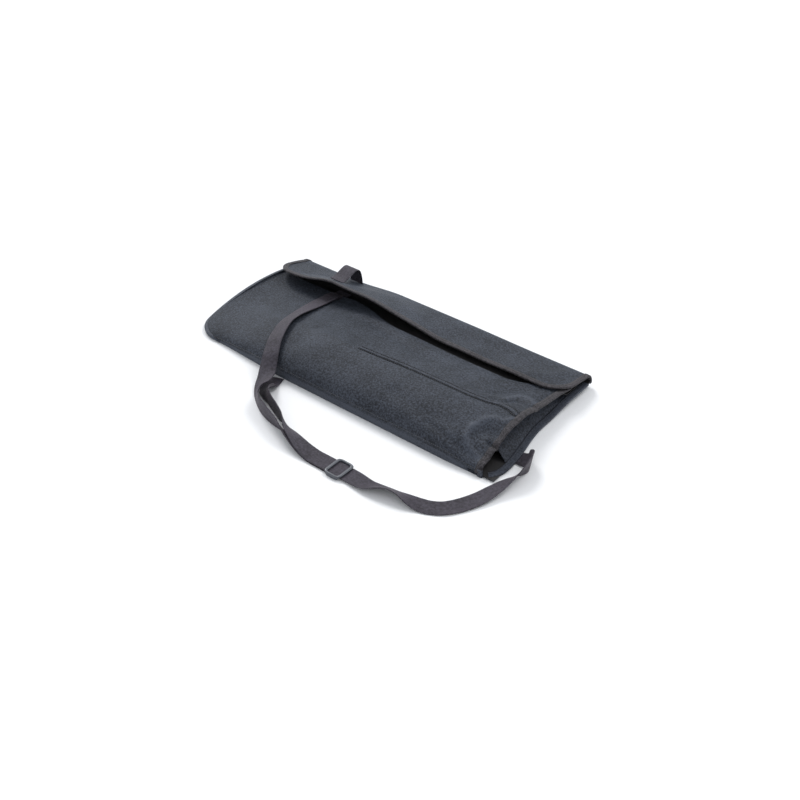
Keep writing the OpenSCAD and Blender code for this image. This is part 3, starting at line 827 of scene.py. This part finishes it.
short_v = np.linspace(0.0, 0.98, 40)
flap_edge = np.concatenate([flap_point(flap_x0, short_v), flap_point(flap_xs, 1),
                            flap_point(flap_x1, short_v[::-1])])
inside_v = np.clip(short_v, 0.01, 0.97)
inside_x = np.clip(flap_xs, flap_x0 + 1, flap_x1 - 1)
flap_out = -np.concatenate([face_normal(flap_point, flap_x0 + 1, inside_v),
                            face_normal(flap_point, inside_x, 0.97),
                            face_normal(flap_point, flap_x1 - 1, inside_v[::-1])])
flap_tape, flap_row = bound("flap_tape", flap_edge, flap_out, "flap_binding", lap=7.0, body=None)
flap_stitches = sewn("flap_stitches", [flap_row])
for piece in (flap_cloth, flap_tape, flap_stitches):
    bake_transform(piece)

# ---- Hook and loop strips ----
# A strip of hooks under the flap meets a strip of pile inside the mouth. Both are woven tapes
# with stiff hooks, or soft loops, standing on them, and are sewn down all round.
tufts = Tree("tufts", Geometry="Geometry", Height="Float", Radius="Float", Lean="Float",
             Pile="Material")
given = tufts.given
tuft = tufts.add("GeometryNodeMeshCone", Vertices=5, Radius_Bottom=given["Radius"],
                 Depth=given["Height"])
lean = tufts.add("FunctionNodeRandomValue", {"data_type": "FLOAT_VECTOR"}, Seed=7)
spread = tufts.add("ShaderNodeVectorMath", {"operation": "SCALE"}, Vector=lean,
                   Scale=given["Lean"])
row = tufts.add("GeometryNodeInstanceOnPoints", Points=given["Geometry"], Instance=tuft,
                Rotation=spread)
tufts.end_with(row, given["Pile"])
nap, shade, plug = finish_of("fastener_pile", Roughness=0.7, Sheen_Weight=0.5)
plug(Base_Color=shade.noise(700.0).between((0.008, 0.008, 0.009), (0.035, 0.035, 0.038)))


def fastener(name, grid, body, node, height, radius, lean):
    """A strip of tape with tufts standing on its face side."""
    strip = cloth_piece(name, grid, thick=0.8)
    fitted(strip, (nap, nap), body, node)
    seats = (grid + grid_normals(grid) * height * 0.3)[1:-1, 1:-1].reshape(-1, 3)
    pile = baked(name + "_pile", plain_mesh(name + "_seats", seats, []), tufts,
                 {"Height": height * MM, "Radius": radius * MM, "Lean": lean, "Pile": nap})
    fitted(pile, (), body)
    edge = np.concatenate([grid[1, 1:-1], grid[1:-1, -2], grid[-2, -2:0:-1], grid[-2:0:-1, 1]])
    sewn(name + "_stitches", [edge + np.array([0, 0, 0.25])], body,
         pitch=2.6, length=2.0, radius=0.28)


strip_x = np.linspace(90, 150, 44)
hook_x, hook_v = np.meshgrid(strip_x, np.linspace(0.70, 0.93, 15), indexing="ij")
hook_drop = cloth_t + 0.95
fastener("flap_hook_strip_tape", flap_point(hook_x, hook_v) - np.array([0, 0, hook_drop]), "flap",
         "flap_hook_strip", height=0.9, radius=0.28, lean=0.0)
pile_x, pile_y = np.meshgrid(strip_x, np.linspace(53.5, 73.5, 15), indexing="ij")
pile_grid = on_panel(pile_x, pile_y, lift=0.95)
pile_grid[..., 2] -= facing_drop(pile_x, pile_y)
fastener("front_loop_strip_tape", pile_grid, "bag", "front_loop_strip", height=0.7, radius=0.45,
         lean=0.9)

# ---- Webbing ----
# Ribbed polypropylene webbing, 25 mm wide. The band over the front panel, the shoulder strap, the
# patches at their ends and the loop on the flap are lengths of it. Its selvedges are rounded.
web_w, web_t = 25, 1.3
webbing, shade, plug = finish_of("ribbed_webbing", Specular_IOR_Level=0.22, Sheen_Weight=0.08,
                                 Sheen_Roughness=0.45, Sheen_Tint=(1.0, 0.9, 0.95, 1))
uv = shade.node("ShaderNodeUVMap", {"uv_map": "cloth"})
pick_pitch, cord_pitch = 0.0021, 0.0016
along = shade.node("ShaderNodeSeparateXYZ", {}, {"Vector": uv}, out=0) * (math.tau / pick_pitch)
across = shade.node("ShaderNodeSeparateXYZ", {}, {"Vector": uv}, out=1) * (math.tau / cord_pitch)
plait = (along.sin() * across.sin()) * 0.5 + 0.5
rib = (across * 0.5).sin().abs()
mottle = shade.noise(300.0, 3.0)
tone = (plait * 0.35 + mottle * 1.6 + shade.noise(18.0) * 0.6 - 0.85).clamp()
plug(Base_Color=tone.between((0.016, 0.0135, 0.018), (0.078, 0.070, 0.090)),
     Roughness=mottle * 0.2 + 0.5, Normal=(plait + rib * 0.6).bump(0.6, 0.0003))

half_w, half_t, selvedge = web_w / 2, web_t / 2, 0.5
flat_u = np.linspace(half_w - selvedge, -half_w + selvedge, 11)
web_profile = np.array([(u, half_t) for u in flat_u]
                       + [(-half_w, half_t * 0.5), (-half_w, -half_t * 0.5)]
                       + [(-u, -half_t) for u in flat_u]
                       + [(half_w, -half_t * 0.5), (half_w, half_t * 0.5)])


def smooth_through(stops, per=8):
    """Catmull-Rom curve through a list of stops of any width."""
    p = np.asarray(stops, float)
    p = np.concatenate([2 * p[:1] - p[1:2], p, 2 * p[-1:] - p[-2:-1]])
    t = np.linspace(0, 1, per, endpoint=False)[:, None]
    runs = [0.5 * (2 * b + (c - a) * t + (2 * a - 5 * b + 4 * c - d) * t ** 2
                   + (3 * b - a - 3 * c + d) * t ** 3)
            for a, b, c, d in zip(p, p[1:], p[2:], p[3:])]
    return np.concatenate(runs + [p[-2:-1]])


def ribbon(name, stops, node, body=None, cup=0.6, resting=True):
    """Webbing along stops of x, y, height of its middle and twist in degrees. The twist raises
    the edge on the left of the way it runs, and cup bows the webbing across its width."""
    route = smooth_through(stops)
    twist = np.radians(route[:, 3])
    if resting:
        held = half_w * np.abs(np.sin(twist)) + half_t * np.abs(np.cos(twist)) + 0.1
        route[:, 2] = np.maximum(route[:, 2], held)
    centre = route[:, :3]
    way = unit(np.gradient(centre, axis=0))
    flat = unit(np.stack([-way[:, 1], way[:, 0], 0 * way[:, 0]], -1))
    side = np.cos(twist)[:, None] * flat + np.sin(twist)[:, None] * np.cross(way, flat)
    normal = np.cross(way, side)
    bow = np.array([(u, v + cup * (1 - (u / half_w) ** 2) - cup * 0.5) for u, v in web_profile])
    piece = swept(name, centre, side, normal, bow)
    fitted(piece, (webbing,), body, node)
    return piece


def grounded(stops):
    """Stops that give the lift of the lower edge become stops that give the middle's height."""
    return [(x, y, lift + half_w * abs(math.sin(math.radians(twist)))
             + half_t * abs(math.cos(math.radians(twist))), twist) for x, y, lift, twist in stops]


# ---- Cinch band ----
# Webbing that comes from under the flap, lies over the front panel with its right edge proud of
# the cloth, drops off the near shoulder, turns over and ends round the slider's middle bar.
band_xy = [(-149, 60), (-148, 40), (-147, 20), (-144, 0), (-140, -20), (-134, -42), (-128, -64),
           (-120, -84), (-112, -101), (-105, -114)]
band_cant = 14


def band_stop(x, y):
    """A stop of the band on the front panel, canted along its slope."""
    surface = [front_point(x + dx, front_s(x + dx, np.float64(y)))[2] for dx in (-5, 0, 5)]
    cant = band_cant * (0.1 + 0.9 * ramp(-y, -30, 60))
    lift = half_t + 1.5 + half_w * math.sin(math.radians(cant)) + 1.4 * ramp(-y, 70, 112)
    slope = math.degrees(math.atan((surface[2] - surface[0]) / 10))
    return x, y, surface[1] + lift, cant + slope


band_lead = [(-99, -124, 25.2, 18), (-94.5, -132, 20, 14), (-90, -140.5, 14.4, 10),
             (-84, -151, 9.4, 14), (-77, -166, 4.4, 32), (-67, -183, 0.8, 66), (-52, -198, 0.2, 88),
             (-34, -207, 0.2, 90), (-14, -213.5, 0.2, 95), (6, -218.5, 0.2, 108),
             (24, -222.5, 0.2, 134), (40, -225.5, 0.2, 150), (58, -228, 0.15, 166),
             (76, -229, 0.1, 178), (90, -229, 0.1, 180), (104, -229, 0.1, 180),
             (116, -229, 0.1, 180)]
band = ribbon("cinch_band", [band_stop(x, y) for x, y in band_xy] + grounded(band_lead),
              "cinch_strap", cup=0.3)
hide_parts("strap_bar_loop")
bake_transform(band)

# ---- Shoulder strap ----
# Webbing that comes from under the near seam, lies behind the band and then on it, runs through
# the slider, turns over and comes round to the back panel's right end.
strap_lead = [(-83, -133.5, 0.1, 0), (-78, -146, 0.2, 4), (-71, -160, 0.6, 14),
              (-62, -171, 0.4, 48), (-51, -181, 0.3, 82), (-35, -190, 0.3, 90),
              (-15, -199, 0.3, 92), (5, -207.5, 0.8, 104), (22, -215.5, 2, 134),
              (38, -221.5, 3.2, 150), (56, -226.5, 3, 166), (76, -229, 2.4, 178),
              (92, -229, 2.4, 180), (112, -229, 2.5, 180), (121, -229, 2.6, 180),
              (130, -229, 2.5, 180), (146, -229, 2.4, 180)]
strap_run = [(156, -229.5, 1.8, 177), (168, -229.5, 0.7, 168), (180, -227, 0.3, 154),
             (196, -223, 0.3, 142), (210, -221, 0.3, 144), (224, -219, 0.3, 162),
             (238, -216, 0.3, 176), (252, -211, 0.2, 180), (266, -201, 0.2, 178),
             (278, -184, 0.2, 178), (288, -162, 0.2, 173), (294, -140, 0.2, 164),
             (299, -120, 0.3, 148), (304, -103, 0.3, 126), (307, -88, 0.3, 102),
             (305, -76, 0.3, 98), (298, -68, 0.4, 126), (291, -66, 0.4, 158),
             (285, -65, 0.3, 176), (279, -65, 0.2, 180)]
strap = ribbon("shoulder_strap_webbing", grounded(strap_lead + strap_run), "shoulder_strap", "bag")

# ---- Strap patches ----
# Two short flat lengths of webbing: the strap's end, sewn under the back panel, and the patch
# that holds the band's other end, from the facing up over the mouth's edge under the flap.
ribbon("strap_end_patch_webbing", [(x, -65, 0.75, 0) for x in (278, 270, 262)], "strap_end_patch",
       "bag", cup=0)
patch_x, patch_lift = -150.0, 2.6
patch_route = [(patch_x, y, float(on_panel(patch_x, np.float64(y))[2] - facing_drop(patch_x, y))
                + patch_lift, 0) for y in range(90, 53, -6)]
ribbon("band_patch_webbing", patch_route, "band_patch", "bag", cup=0, resting=False)

# ---- Flap loop ----
# A short length of webbing with both its ends sewn down on the flap. Its middle stands up and
# leans back over the fold.
front_foot, back_foot = 0.78, 0.30
loop_x, foot_lift, loop_rise, loop_lean = -163, 0.75, 20.6, 0.35
loop_v = np.linspace(front_foot, back_foot, 44)
part = (front_foot - loop_v) / (front_foot - back_foot)
loop_lift = foot_lift + loop_rise * np.sin(math.pi * part ** 1.6)
loop_centre = flap_point(loop_x + half_w, loop_v)
loop_centre[:, 1] += loop_lean * loop_lift
loop_centre[:, 2] += loop_lift + 0.3
loop_side = (-1.0, 0.0, 0.0)
loop_way = unit(np.gradient(loop_centre, axis=0))
flap_loop = swept("flap_webbing_loop_webbing", loop_centre, loop_side,
                  np.cross(loop_way, loop_side), web_profile)
fitted(flap_loop, (webbing,), "flap", "flap_webbing_loop")

# ---- Slider ----
# A moulded three-bar slider of grey plastic: two end bars over the strap, side rails down to the
# table, and a middle bar underneath that the band's end goes round.
moulded, shade, plug = finish_of("moulded_plastic", Specular_IOR_Level=0.5)
scuff = shade.noise(180.0, 4.0)
# Painted highlight: sharp edges much paler than the grey plastic, over a random scuff mottle.
pointed = shade.node("ShaderNodeNewGeometry", out=7)
edge_highlight_and_scuff = ((pointed - 0.5) * 6.0 + scuff * 0.35).clamp()
plug(Base_Color=edge_highlight_and_scuff.between((0.060, 0.066, 0.080), (0.40, 0.44, 0.50)),
     Roughness=scuff * 0.3 + 0.22, Normal=shade.noise(1400.0).bump(0.2, 0.00005))
slider_x, slider_y = 121, -229
slider_l, slider_w = 27, 32
bar_w, rail_w, round_r = 4.4, 2.8, 5.0
low, bar_low, top = 0.15, 4.3, 6.2  # the rails' feet, the bars' undersides and their tops


def rounded(half_a, half_b, r, per=6):
    """Points of a rectangle with round corners, anticlockwise from its +a, -b corner."""
    out = []
    for corner, (sa, sb) in enumerate(((1, -1), (1, 1), (-1, 1), (-1, -1))):
        for a in np.radians(np.linspace(-90, 0, per) + 90 * corner):
            out.append((sa * (half_a - r) + r * math.cos(a), sb * (half_b - r) + r * math.sin(a)))
    return out


middle = rounded((slider_l - bar_w) / 2, (slider_w - rail_w) / 2, round_r)
ring = []
for (ax, ay), (bx, by) in zip(middle, middle[1:] + middle[:1]):
    cuts = max(1, round(math.hypot(bx - ax, by - ay) / 1.5))
    ring += [(ax + (bx - ax) * i / cuts, ay + (by - ay) * i / cuts) for i in range(cuts)]
ring = np.array(ring)
way = unit(np.roll(ring, -1, 0) - np.roll(ring, 1, 0))
outwards = np.stack([way[:, 1], -way[:, 0], 0 * way[:, 0]], -1)
is_rail = ramp(np.abs(ring[:, 1]), slider_w / 2 - 3.4, slider_w / 2 - 1.8)
half_thick = (bar_w + (rail_w - bar_w) * is_rail) / 2
bottom = bar_low + (low - bar_low) * is_rail
bevel, mid_bevel = 0.7, 0.25
sections = [[(h, z + bevel), (h, top - bevel), (h - mid_bevel, top - mid_bevel), (h - bevel, top),
             (-h + bevel, top), (-h + mid_bevel, top - mid_bevel), (-h, top - bevel),
             (-h, z + bevel), (-h + bevel, z), (h - bevel, z)]
            for h, z in zip(half_thick, bottom)]
frame_ring = swept("slider_frame", np.column_stack([ring + (slider_x, slider_y), 0 * ring[:, 0]]),
                   outwards, (0.0, 0.0, 1.0), sections, closed=True)
fitted(frame_ring, (moulded,), "slider", "slider")
bar_z, bar_t = 1.75, 0.9
bar_y = np.linspace(slider_y - slider_w / 2 + 1.2, slider_y + slider_w / 2 - 1.2, 12)
bar_section = [(bar_w / 2 * math.cos(a), bar_t / 2 * math.sin(a))
               for a in np.linspace(0, math.tau, 12, endpoint=False)]
bar_centre = np.stack([np.full_like(bar_y, slider_x), bar_y, np.full_like(bar_y, bar_z)], -1)
mid_bar = swept("slider_middle_bar", bar_centre, (-1.0, 0.0, 0.0), (0.0, 0.0, 1.0), bar_section)
fitted(mid_bar, (moulded,), "slider")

+++++

◆ Task description
Nothing beyond the required lines should be retyped: start with the line that contains "bake_transform(piece)" and finish with the line that contains "(0.035, 0.035, 0.038)))".

◆ Answer to this task
    bake_transform(piece)

# ---- Hook and loop strips ----
# A strip of hooks under the flap meets a strip of pile inside the mouth. Both are woven tapes
# with stiff hooks, or soft loops, standing on them, and are sewn down all round.
tufts = Tree("tufts", Geometry="Geometry", Height="Float", Radius="Float", Lean="Float",
             Pile="Material")
given = tufts.given
tuft = tufts.add("GeometryNodeMeshCone", Vertices=5, Radius_Bottom=given["Radius"],
                 Depth=given["Height"])
lean = tufts.add("FunctionNodeRandomValue", {"data_type": "FLOAT_VECTOR"}, Seed=7)
spread = tufts.add("ShaderNodeVectorMath", {"operation": "SCALE"}, Vector=lean,
                   Scale=given["Lean"])
row = tufts.add("GeometryNodeInstanceOnPoints", Points=given["Geometry"], Instance=tuft,
                Rotation=spread)
tufts.end_with(row, given["Pile"])
nap, shade, plug = finish_of("fastener_pile", Roughness=0.7, Sheen_Weight=0.5)
plug(Base_Color=shade.noise(700.0).between((0.008, 0.008, 0.009), (0.035, 0.035, 0.038)))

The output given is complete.